In the Spring – Part I

In the Spring a young man’s fancy lightly turns to thoughts of love.
– Alfred, Lord Tennyson, Locksley Hall
Well, I knew that bit, of course, although I couldn’t have named the poet, I fear. I did not know the lead-in couplets.

In the Spring a fuller crimson comes upon the robin’s breast;
In the Spring the wanton lapwing gets himself another crest;
In the Spring a livelier iris changes on the burnish’d dove;
In the Spring a young man’s fancy lightly turns to thoughts of love.
Forget young men.
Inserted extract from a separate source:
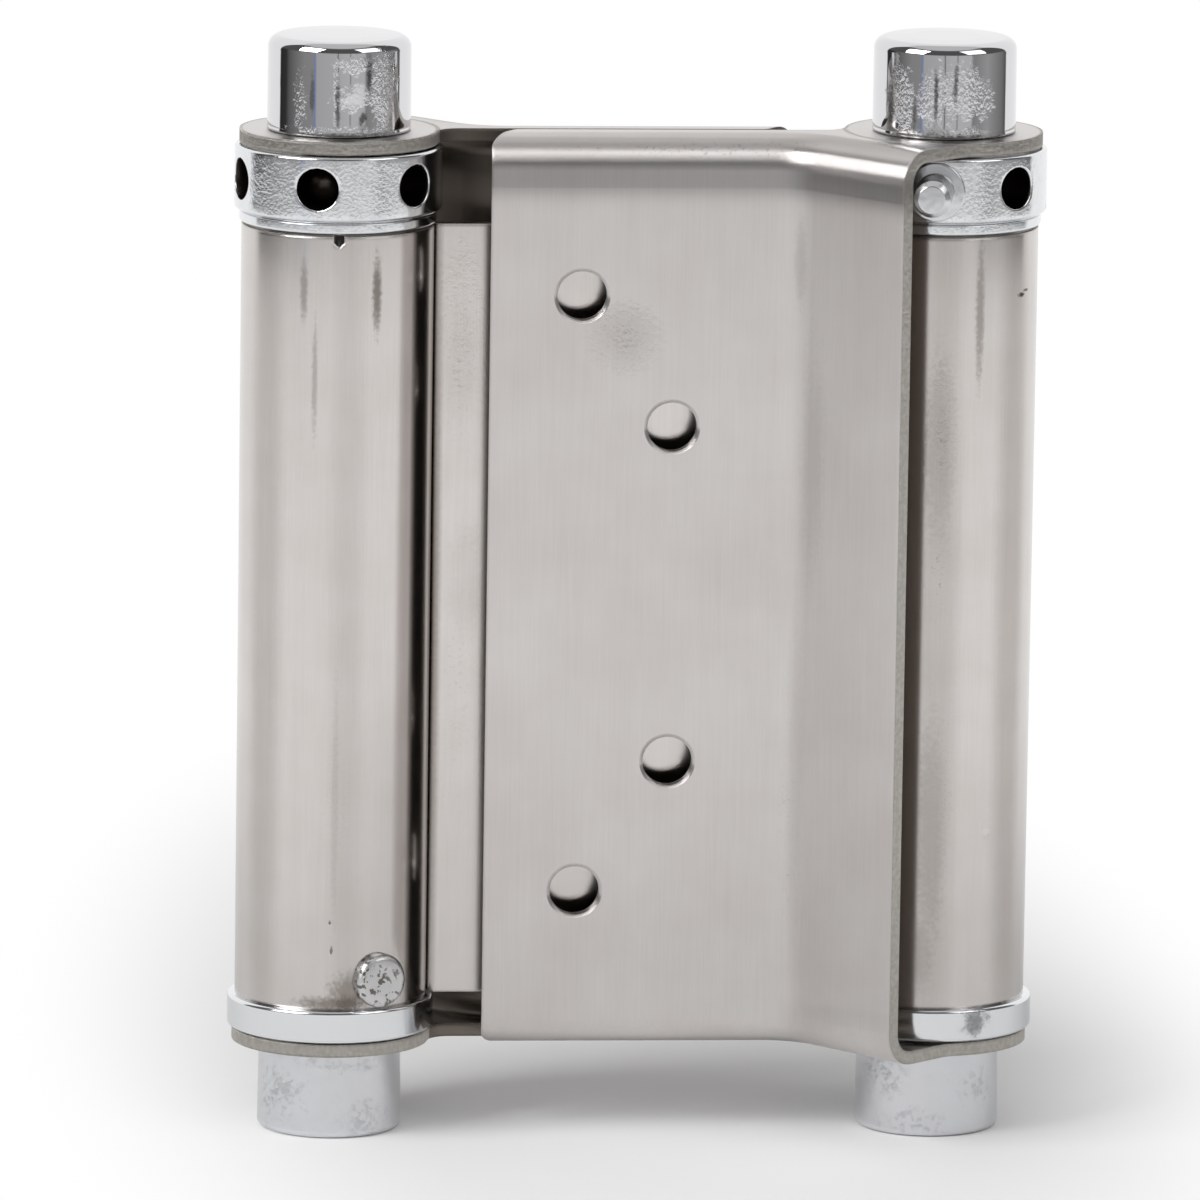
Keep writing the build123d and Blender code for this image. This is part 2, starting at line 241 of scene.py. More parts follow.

In the Spring in Ottawa (if such there be this year – we’ve had significant backsliding since last week), it seems that a robin’s fancy lightly turns to thoughts of how to build a secure nest on a ledge about 3cm wide and 3m or more above a concrete porch. And then to doing it.
Robin on nest
Did she know I was there, behind the window, fiddling with shutter speeds to try to allow for the low-light conditions? And did she wonder why I’d never bothered to buy a remote shutter-release cable that would have allowed me to snap the shot without ever so slightly jiggling my camera, perched on a tripod? I don’t suppose so. No, she looks pretty focused on her immediate task. Or maybe she’s just thinking about a bit of half-remembered poetry.

8 Comments

  1. Tom Watson

    Isabel
    Nice of Tennyson to say that in the Spring a young man’s fancy lightly turns to thoughts of love.

    Trouble is that a good number of us are now “a little long in the youth” so…
    Is this one of those cases where it’s the thought that counts?